Comme toujours, monsieur le ministre, nous sommes heureux de vous accueillir, pour cette audition qui, je le précise, est retransmise sur le site internet du Sénat.
Vous connaissez la position qui a été celle du Sénat au cours des précédents débats sur le sujet. La volonté d'inscrire l'interruption volontaire de grossesse (IVG) dans la Constitution revient aujourd'hui devant notre assemblée, à travers un texte porté par votre Gouvernement et sur lequel l'Assemblée nationale s'est déjà prononcée. Nous avons des questions de nature constitutionnelle à vous poser. Mais, au préalable, je vous invite à exposer votre projet et les raisons de vos choix.
M. Éric Dupond-Moretti, garde des sceaux, ministre de la justice. - Demain, mesdames, messieurs les sénateurs, votre commission examinera le projet de loi constitutionnelle relatif à la liberté de recourir à l'interruption volontaire de grossesse, tel qu'il a été adopté - très largement - par l'Assemblée nationale. Je suis honoré de pouvoir m'exprimer devant vous sur ce sujet.

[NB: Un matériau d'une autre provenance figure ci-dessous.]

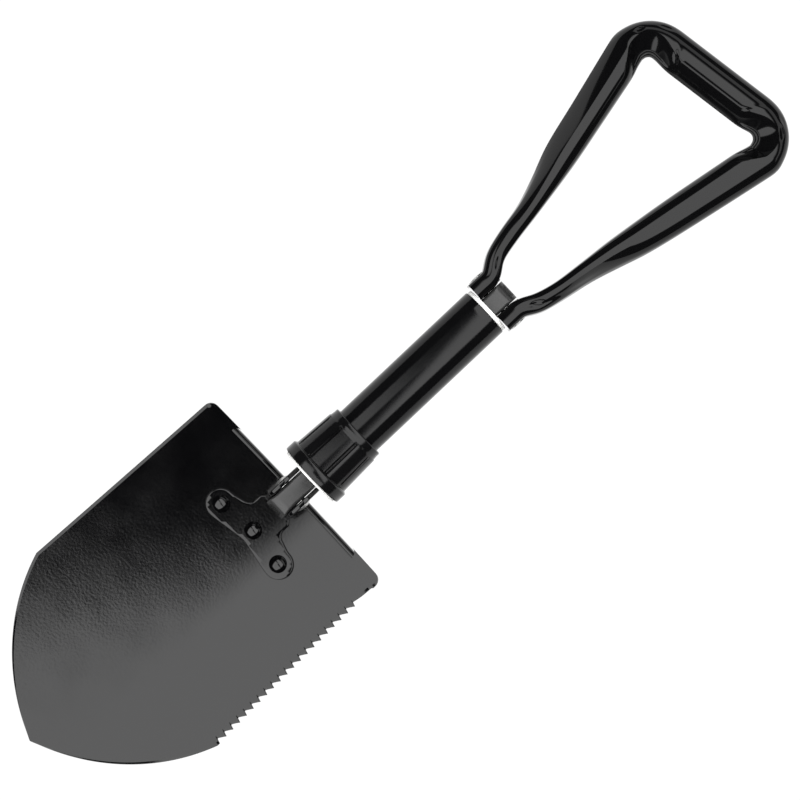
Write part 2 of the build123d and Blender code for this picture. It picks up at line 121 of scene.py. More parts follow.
class SHOVEL_PG_bracket(bpy.types.PropertyGroup):
    """Hinge bracket, rivets and the inner channel."""
    sheet: size("Plate", "Thickness of the riveted plate", 2.5)
    side_y: size("Side rivets", "Side rivets off the shaft axis", 25.0)
    side_reach: size("Side rivet reach", "Blade hinge to the side rivets", 36.8)
    middle_reach: size("Middle rivet reach", "Blade hinge to the middle rivet", 33.9)
    lobe: size("Lobe radius", "Rounding of the plate about the side rivets", 9.1)
    ear_sheet: size("Ear", "Thickness of the ears", 2.8)
    ear_inner: size("Ear gap", "Half the gap between the ears", 6.85)
    ear_radius: size("Ear radius", "Rounding of the ears about the hinge", 13.45)
    ear_flat: size("Ear flat", "Hinge to the locking flats", 13.2)
    head: size("Rivet head", "Radius of the rivet heads", 5.45)
    head_height: size("Rivet head height", "Height of the domed heads", 3.0)


class SHOVEL_PG_lock(bpy.types.PropertyGroup):
    """Locking collar and sleeve."""
    flange_height: size("Flange height", "Height of the collar's flange", 7.3)
    flange: size("Flange radius", "Radius of the collar's flange", 21.7)
    low: size("Body radius", "Radius of the collar's body above the flange", 20.0)
    top: size("Top radius", "Radius of the collar at its top", 18.6)
    flutes: IntProperty(name="Grooves", description="Grooves round the collar", default=9, min=3)
    first_flute: FloatProperty(name="First groove", description="Angle of a groove from +Z",
                               default=math.radians(14.0), subtype="ANGLE")
    flute_width: size("Groove width", "Width of a groove", 2.7)
    flute_depth: size("Groove depth", "Depth of a groove", 1.3)


class SHOVEL_PG_handle(bpy.types.PropertyGroup):
    """Bent-tube handle."""
    wall: size("Wall", "Wall of the tube", 1.3)
    end_reach: size("End reach", "Leg ends below the handle hinge", 7.4)
    leg_inner: size("Leg gap", "Half the gap between the leg ends", 6.62)
    end_width: size("Flat width", "Thickness of the flattened leg ends", 11.6)
    end_height: size("Flat height", "Height of the flattened leg ends", 28.0)
    straight: size("Flat length", "Straight flattened length above the hinge", 6.5)
    bar_up: size("Grip height", "Grip's centre line above the handle hinge", 181.5)
    skew: FloatProperty(name="Grip skew", description="Slope of the grip",
                        default=math.radians(9.3), subtype="ANGLE")
    left_splay: FloatProperty(name="Left splay", description="Lean of the +Y leg",
                              default=math.radians(14.2), subtype="ANGLE")
    right_splay: FloatProperty(name="Right splay", description="Lean of the -Y leg",
                               default=math.radians(10.0), subtype="ANGLE")
    bend: size("Bend radius", "Centre-line radius of the two corners", 16.0)
    grip_width: size("Grip width", "Width of the tube at the grip", 24.2)
    grip_height: size("Grip depth", "Depth of the tube at the grip", 20.4)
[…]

Ce projet, vous le savez, est le fruit d'un long processus parlementaire - nous pourrions presque parler d'une troisième lecture ! Comme le Président de la République s'y était engagé, le Gouvernement a proposé une rédaction reprenant largement l'ensemble de ces travaux, en particulier ceux du Sénat.
Avant d'évoquer cette rédaction, j'aimerais vous dire quel est mon état d'esprit.
Sans être démenti, je crois pouvoir dire que j'ai toujours respecté le travail parlementaire, notamment celui de votre commission ; je le respecte à plus forte raison sur cette question sensible, qui impose un débat apaisé et respectueux de la conscience de chacun. Je me présente donc devant vous pour écouter, débattre et tenter de vous convaincre, et je ne suis pas pressé. Si certains ont eu l'impression que « la charrue était mise avant les boeufs », cela n'a jamais été mon intention, encore moins celle du Président de la République. Le Parlement doit faire son travail : nous prendrons le temps qu'il faut !
Venons-en au fond.
S'agissant de la nécessité de cette réforme, trois principes sont aujourd'hui en débat : la liberté de la femme de recourir à l'IVG, la liberté de conscience des médecins et des sages-femmes et le principe de sauvegarde de la dignité de la personne humaine.
Sur ces trois principes, seuls deux ont valeur constitutionnelle.
C'est le cas du principe de sauvegarde de la dignité de la personne humaine, en vertu de la décision du Conseil constitutionnel du 27 juillet 1994, dont le deuxième considérant, rattachant ce principe au Préambule de la Constitution de 1946, précise : « [...] la sauvegarde de la dignité de la personne humaine contre toute forme d'asservissement et de dégradation est un principe à valeur constitutionnelle ».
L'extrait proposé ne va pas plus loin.